Milliyetçi Hareket Partisi (MHP) Genel Başkan Yardımcısı Adana Milletvekili Prof. Dr. Mevlüt Karakaya, "20 milyon araç sahibini, milli iradeyi birkaç sigorta şirketine boğdurmamalıyız" dedi.
Karakaya, geçtiğimiz ocak ayında zorunlu trafik sigortası primlerinin ödenebilir seviyelere çekilmesi ve sorunun kökten çözülmesi amacıyla "Zorunlu mali sorumluluk sigortasına ilişkin ödenecek primlerin artış oranı, 2013 yılı temel alınmak suretiyle, yıllık tüketici fiyat endeksi artış oranından fazla olamaz" şeklinde kanun değişikliği teklifi vermişti.
Hükümet, önce nisan ayında bazı düzenlemeler yaptı ancak prim ücretleri beklenen oranda düşmedi. Dün ise Başbakan Yardımcısı Mehmet Şimşek yeni bir mevzuat hazırladıklarını duyurdu. Şimşek, dünkü açıklamasında "Yaptığımız düzenlemelerle sektörün rahat nefes almasını sağladık. Şimdi sıra sigorta şirketlerinde.
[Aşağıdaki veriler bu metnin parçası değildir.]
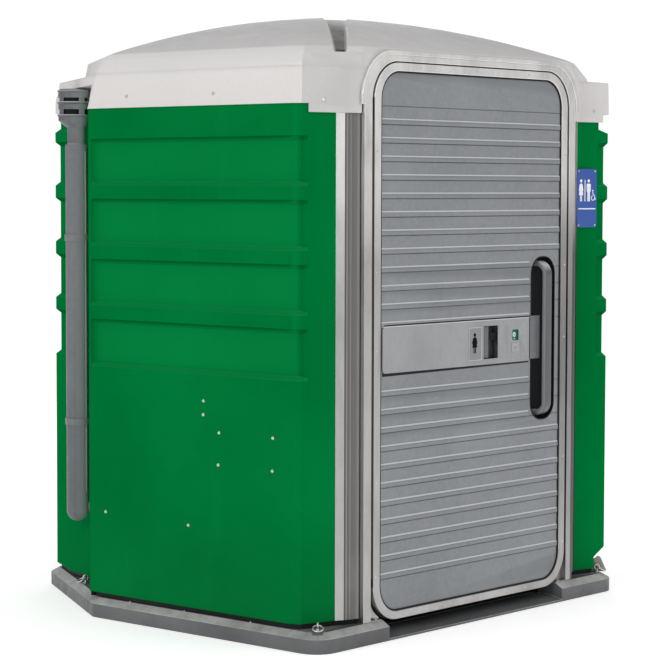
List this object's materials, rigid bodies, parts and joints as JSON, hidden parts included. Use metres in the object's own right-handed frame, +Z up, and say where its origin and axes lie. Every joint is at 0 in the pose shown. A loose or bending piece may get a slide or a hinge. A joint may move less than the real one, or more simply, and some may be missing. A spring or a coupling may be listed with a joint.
{
  "type": "portable toilet cabin",
  "caption": "Wheelchair-accessible portable toilet cabin with hinged door, sliding latch, vented waste tank, seat with lid, grab bars and translucent roof.",
  "frame": {"origin": "centre of the base tray's footprint on the ground", "axes": "+Z up; the door faces -Y; +X is to the right of somebody who looks at the door"},
  "size_m": [1.846, 1.83, 2.29],
  "materials": {
    "wall_green": "satin moulded polyethylene",
    "base_grey": "moulded, slightly scuffed",
    "black_plastic": "black profile",
    "floor_grey": "studded",
    "aluminium": "anodised, matt",
    "strip_grey": "fine ribbed",
    "door_grey": "satin moulded polyethylene",
    "plate_grey": "satin",
    "pictogram": "printed figure",
    "handle_grey": "satin bar",
    "latch_grey": "satin",
    "indicator": "green, red when locked",
    "steel": "zinc plated",
    "vent_grey": "extruded pipe",
    "roof_white": "translucent white moulding",
    "sign_blue": "printed sheet",
    "tank_grey": "moulded tank",
    "seat_grey": "moulded seat",
    "bar_steel": "brushed tube",
    "holder_grey": "moulded",
    "tissue": "soft"
  },
  "bodies": {
    "cabin": {"wall_left": "wall_green", "wall_right": "wall_green", "corner_panel_left": "wall_green", "corner_panel_right": "wall_green", "wall_rear": "wall_green", "base_tray": "base_grey", "wall_sill": "black_plastic", "floor_panel": "floor_grey", "post_front_left": "aluminium", "post_front_right": "aluminium", "door_frame": "aluminium", "roof_rim": "aluminium", "frame_feet": "aluminium", "hinge_leaf_frame": "aluminium", "filler_strip_left": "strip_grey", "filler_strip_right": "strip_grey", "strike_keeper": "plate_grey", "hinge_pin": "steel", "shell_rivets": "steel", "roof_screws": "steel", "sign_screws": "steel", "eye_bolts": "steel", "seat_hinge_pin": "steel", "coat_hook": "steel", "vent_pipe": "vent_grey", "vent_riser": "vent_grey", "vent_cap": "vent_grey", "vent_elbow": "vent_grey", "pipe_clips": "vent_grey", "roof": "roof_white", "sign_plate": "sign_blue", "waste_tank": "tank_grey", "seat_hinge_posts": "tank_grey", "grab_bar_side": "bar_steel", "grab_bar_rear": "bar_steel", "paper_holder": "holder_grey"},
    "door": {"door_trim": "aluminium", "door_bead": "black_plastic", "door_panel": "door_grey", "latch_plate": "plate_grey", "pictogram_plate": "pictogram", "key_boss": "plate_grey", "latch_block": "plate_grey", "handle_cup": "black_plastic", "pull_handle": "handle_grey", "bolt_guides": "plate_grey", "inner_pull": "plate_grey", "hinge_leaf_door": "aluminium", "trim_rivets": "steel"},
    "latch": {"latch_bolt": "latch_grey", "indicator_slide": "indicator"},
    "seat": {"seat_ring": "seat_grey"},
    "lid": {"seat_lid": "seat_grey"},
    "paper": {"paper_spindle": "holder_grey", "paper_rolls": "tissue"},
    "ring_front_left": {"tie_ring_front_left": "steel"},
    "ring_front_right": {"tie_ring_front_right": "steel"},
    "ring_rear_left": {"tie_ring_rear_left": "steel"},
    "ring_rear_right": {"tie_ring_rear_right": "steel"}
  },
  "joints": [
    {"name": "door_hinge", "type": "hinge", "parent": "cabin", "child": "door", "pos_m": [-0.597, -0.8785, 1.05], "axis": [0, 0, -1], "range_deg": [0, 100]},
    {"name": "latch_slide", "type": "slide", "parent": "door", "child": "latch", "axis": [1, 0, 0], "range_m": [0, 0.028]},
    {"name": "seat_hinge", "type": "hinge", "parent": "cabin", "child": "seat", "pos_m": [-0.45, 0.168, 0.462], "axis": [-1, 0, 0], "range_deg": [0, 85]},
    {"name": "lid_hinge", "type": "hinge", "parent": "seat", "child": "lid", "pos_m": [-0.45, 0.168, 0.462], "axis": [-1, 0, 0], "range_deg": [0, 90]},
    {"name": "paper_spin", "type": "hinge", "parent": "cabin", "child": "paper", "pos_m": [-0.795, -0.5375, 0.686], "axis": [0, 1, 0], "continuous": true},
    {"name": "tie_front_left", "type": "hinge", "parent": "cabin", "child": "ring_front_left", "pos_m": [-0.858, -0.852, 0.093], "axis": [-0.7071, 0.7071, 0], "range_deg": [0, 115]},
    {"name": "tie_front_right", "type": "hinge", "parent": "cabin", "child": "ring_front_right", "pos_m": [0.8595, -0.8567, 0.093], "axis": [-0.7556, -0.655, 0], "range_deg": [0, 115]},
    {"name": "tie_rear_left", "type": "hinge", "parent": "cabin", "child": "ring_rear_left", "pos_m": [-0.70733, 0.49736, 0.093], "axis": [0.5417, 0.8406, 0], "range_deg": [0, 115]},
    {"name": "tie_rear_right", "type": "hinge", "parent": "cabin", "child": "ring_rear_right", "pos_m": [0.70733, 0.49736, 0.093], "axis": [0.5417, -0.8406, 0], "range_deg": [0, 115]}
  ]
}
Sektörün de Hazinenin yetkilerini kullanmasına gerek bırakmadan, yeni düzenlemeleri fiyatlara mutlaka yansıtması lazım" ifadesini kullandı.
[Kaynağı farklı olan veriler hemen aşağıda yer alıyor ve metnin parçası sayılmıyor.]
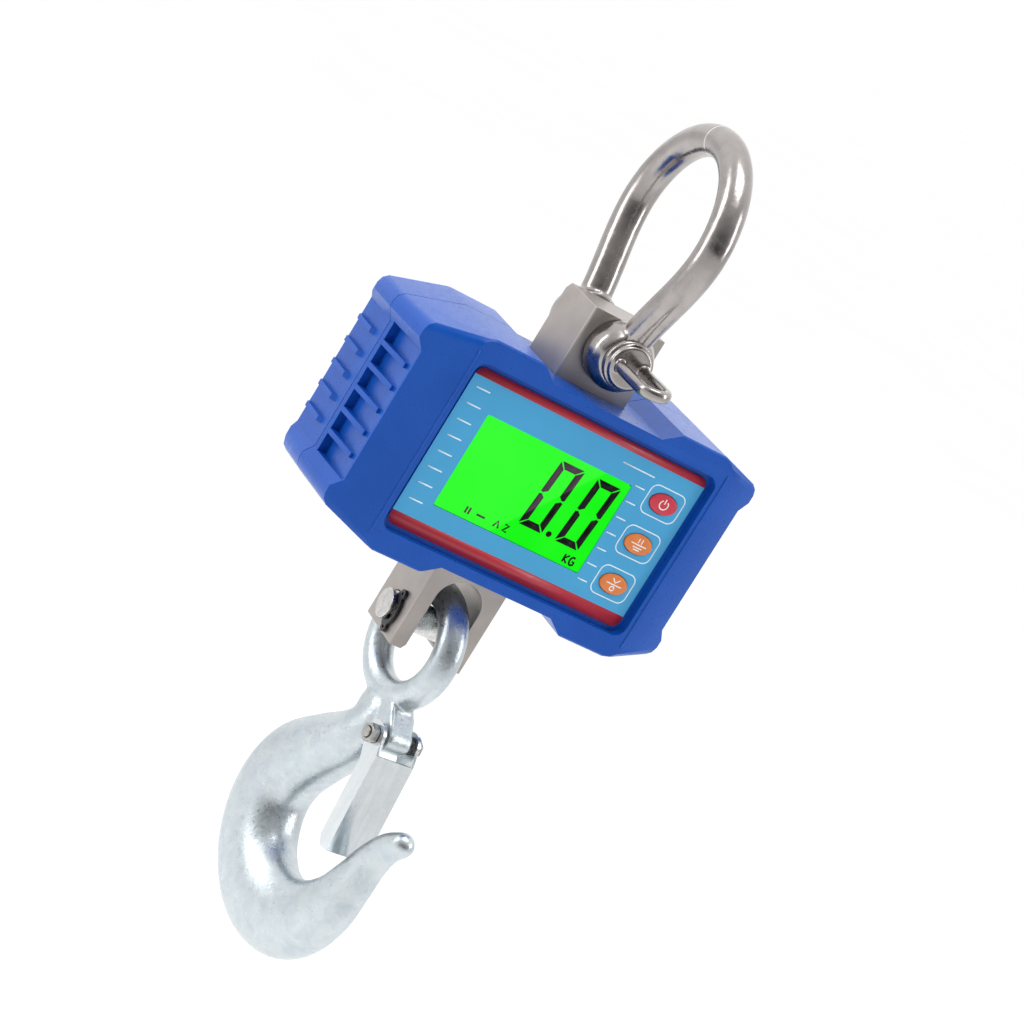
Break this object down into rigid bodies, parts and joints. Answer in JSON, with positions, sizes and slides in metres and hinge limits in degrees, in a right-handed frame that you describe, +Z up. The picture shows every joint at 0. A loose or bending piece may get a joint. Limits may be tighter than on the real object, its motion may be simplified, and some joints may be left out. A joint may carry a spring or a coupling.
{
  "type": "crane scale",
  "caption": "Hanging crane scale: bow shackle with screw pin, load cell inside a display housing with keys and battery door, and a swinging eye hook with a spring safety latch.",
  "frame": {"origin": "the point inside the shackle bow's crown where the crane hook that carries the scale bears", "axes": "+Z up along the load line, -Y out of the display, +X to the right as the display is read"},
  "size_m": [0.17, 0.1105, 0.3854],
  "materials": {
    "stainless": "polished",
    "bead_blasted_nickel": "bead-blasted nickel plate",
    "blue_housing": "gloss",
    "label_print": "gloss",
    "lcd": "lit green",
    "white_plastic": "matt",
    "white_silicone": "matt",
    "circuit_board": "satin",
    "black_plastic": "matt",
    "black_spring_steel": "phosphated",
    "red_key": "gloss",
    "orange_key": "gloss",
    "zinc_plate": "zinc plated",
    "fixing_steel": "satin",
    "battery_can": "satin",
    "contact_brass": "satin",
    "cable_jacket": "matt"
  },
  "bodies": {
    "shackle": {"shackle_bow": "stainless"},
    "screw_pin": {"shackle_pin": "stainless"},
    "scale_body": {"load_cell": "bead_blasted_nickel", "gauge_cover_left": "white_silicone", "gauge_cover_right": "white_silicone", "cell_bracket_left": "fixing_steel", "cell_bracket_right": "fixing_steel", "bracket_screw_left": "fixing_steel", "bracket_screw_right": "fixing_steel", "front_shell": "blue_housing", "rear_shell": "blue_housing", "display_label": "label_print", "lcd_glass": "lcd", "lcd_backlight": "white_plastic", "display_board": "circuit_board", "buzzer": "black_plastic", "key_switch_1": "black_plastic", "key_switch_2": "black_plastic", "key_switch_3": "black_plastic", "board_screw_1": "fixing_steel", "board_screw_2": "fixing_steel", "board_screw_3": "fixing_steel", "board_screw_4": "fixing_steel", "case_screw_1": "fixing_steel", "case_screw_2": "fixing_steel", "case_screw_3": "fixing_steel", "case_screw_4": "fixing_steel", "cell_cable": "cable_jacket", "battery_tray": "black_plastic", "battery_cell_1": "battery_can", "battery_cell_2": "battery_can", "battery_cell_3": "battery_can", "battery_contact_top": "contact_brass", "battery_contact_bottom": "contact_brass"},
    "power_key": {"key_power": "red_key"},
    "hold_key": {"key_hold": "orange_key"},
    "tare_key": {"key_tare": "orange_key"},
    "door": {"battery_door": "blue_housing"},
    "pin": {"hook_pin": "fixing_steel", "circlip_left": "black_spring_steel", "circlip_right": "black_spring_steel"},
    "hook_body": {"hook": "zinc_plate", "latch_bolt": "fixing_steel", "latch_nut": "fixing_steel", "latch_spring": "fixing_steel"},
    "safety_latch": {"latch": "zinc_plate"}
  },
  "joints": [
    {"name": "screw_pin_turn", "type": "hinge", "parent": "shackle", "child": "screw_pin", "pos_m": [0, 0, -0.084], "axis": [0, 1, 0], "continuous": true},
    {"name": "scale_swing", "type": "hinge", "parent": "shackle", "child": "scale_body", "pos_m": [0, 0, -0.084], "axis": [0, 1, 0], "range_deg": [-75, 75]},
    {"name": "power_press", "type": "slide", "parent": "scale_body", "child": "power_key", "axis": [0, 1, 0], "range_m": [0, 0.0004], "stiffness_N_per_m": 2000},
    {"name": "hold_press", "type": "slide", "parent": "scale_body", "child": "hold_key", "axis": [0, 1, 0], "range_m": [0, 0.0004], "stiffness_N_per_m": 2000},
    {"name": "tare_press", "type": "slide", "parent": "scale_body", "child": "tare_key", "axis": [0, 1, 0], "range_m": [0, 0.0004], "stiffness_N_per_m": 2000},
    {"name": "door_lift", "type": "slide", "parent": "scale_body", "child": "door", "axis": [0, 1, 0], "range_m": [0, 0.012]},
    {"name": "hook_swing", "type": "hinge", "parent": "scale_body", "child": "pin", "pos_m": [0, 0, -0.2193], "axis": [1, 0, 0], "range_deg": [-45, 45]},
    {"name": "hook_twist", "type": "hinge", "parent": "pin", "child": "hook_body", "pos_m": [0, 0, -0.2193], "axis": [0, 0, 1], "range_deg": [-20.5, 0.5]},
    {"name": "latch_swing", "type": "hinge", "parent": "hook_body", "child": "safety_latch", "pos_m": [0.00385, -0.02183, -0.26441], "axis": [0.9848, 0.1736, 0], "range_deg": [0, 38], "stiffness_Nm_per_rad": 0.08, "springref_deg": -28.65}
  ]
}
Karakaya ise konuya ilişkin açıklamasında "Görüyoruz ki hükümet ocak ayından bu tarafa geçen zaman içinde bazı adımlar atmaya çalıştı ve buna devam etme arzusunda. Bunları iyi niyetli çabalar olarak değerlendiriyoruz ancak sonuç alıcı, sorunu ortadan kaldırıcı olarak görmek mümkün değildir. Tüm araç sahiplerini mecbur tutan bir sistemde, poliçe kesen sigorta şirketlerine "Fiyat serbest" demek, başından yanlıştı. Kasko değeri 2 bin liranın altında olan bir araca 102 bin lira primli poliçe kesen sektörün Hazine korkusuyla hizaya gelmesi mümkün değildir. Sorunun köklü çözümü için, Ocak ayında verdiğimiz kanun değişikliği teklifinin raftan indirilmesi lazım" diye konuştu.
Karakaya, şöyle devam etti:
"Millet olarak olağanüstü bir süreçten geçiyoruz. 20 milyon araç sahibi; ailesiyle, esnafıyla, işçisiyle milli iradenin büyük bir kısmına tekabül ediyor. İki haftadır meydanlarda demokrasi nöbeti tutan milli irade, bu vesileyle ekonomik terörün de bitmesini şiddetle istemektedir. Sektör rahat nefes almış ama 20 milyon insanı, milli iradeyi birkaç sigorta şirketine boğdurmamalıyız. Olağanüstü hal uygulaması, Türk halkının ümüğünü sıkan sigorta sektöründeki başı bozuk düzene son verecek bir tasarrufu da barındırmalıdır. Bu mümkündür ve tam zamanıdır."